ML_Score_US, ML_Score, and Predicted_Score store the data used by our machine learning models. ML_Score_US contains the unstandardized scores of each country by year for our factors of health, education, safety, and environment as well as the quality of life score. ML_Score stores the standardized version of the same attributes, used for the cosine similary ML model. Predicted_Score holds the the weights and lags produced by our times series autoregressive model, allowing for prediction.

User and User_Role support user login with role based experiences. User stores the specific information about the user and User_Role allows for each User to have a role, ensuring the features and pages accessible to the user.

Country plays a crucial role with many relationships as much of our data being stored is country specific, this table is referenced by many entities.
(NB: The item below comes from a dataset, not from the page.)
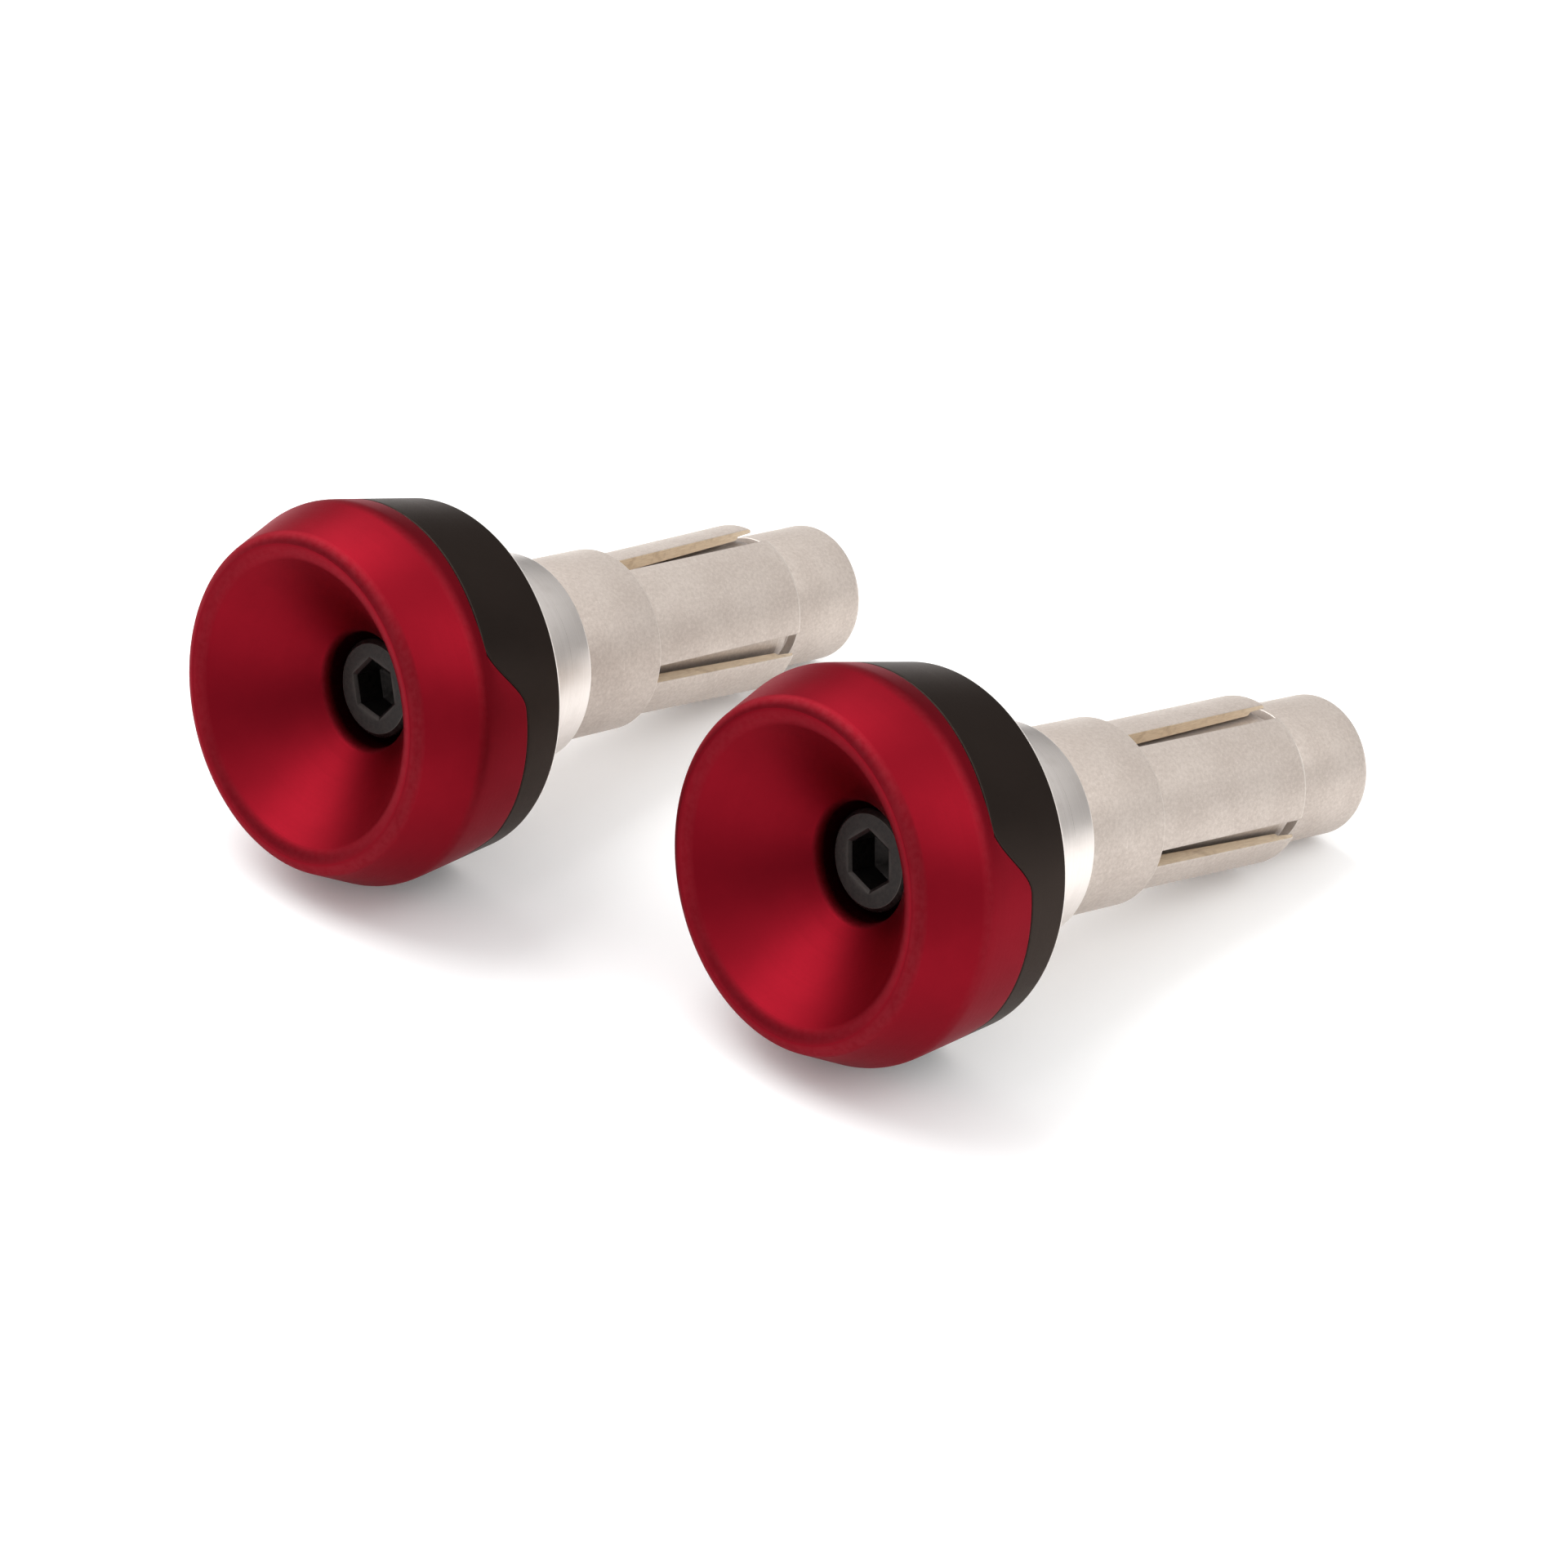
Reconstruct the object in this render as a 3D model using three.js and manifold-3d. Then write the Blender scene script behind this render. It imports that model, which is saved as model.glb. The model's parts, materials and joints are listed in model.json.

Additionally, Factor contains the names of the four key areas which is health, education, safety, or environment, allowing for consistent referencing.

University stores information on top universities within each country which assists the prospective university student persona in evaluating academic opportunities. Preference stores the user’s selections regarding how much they weigh the value of each factor (health, education, safety, environment) enabling personalized country recommendation.

For the policymaker persona, Similarity provides data on countries similar to another country derived from cosine similarity calculations which enables them to explore comparative insights. Policy_News stores web-scraped recent policy articles for each country allowing policymakers to stay informed and make well informed decisions.

For the policymaker persona, Similarity provides data on countries similar to another country derived from cosine similarity calculations which enables them to explore comparative insights. Policy_News stores web-scraped recent policy artices for each country allowing policymakers to stay informed and make well informed decisions.

Organization contains information about organizations in specific countries addressing certain factors, so activists can find causes aligned with their interests.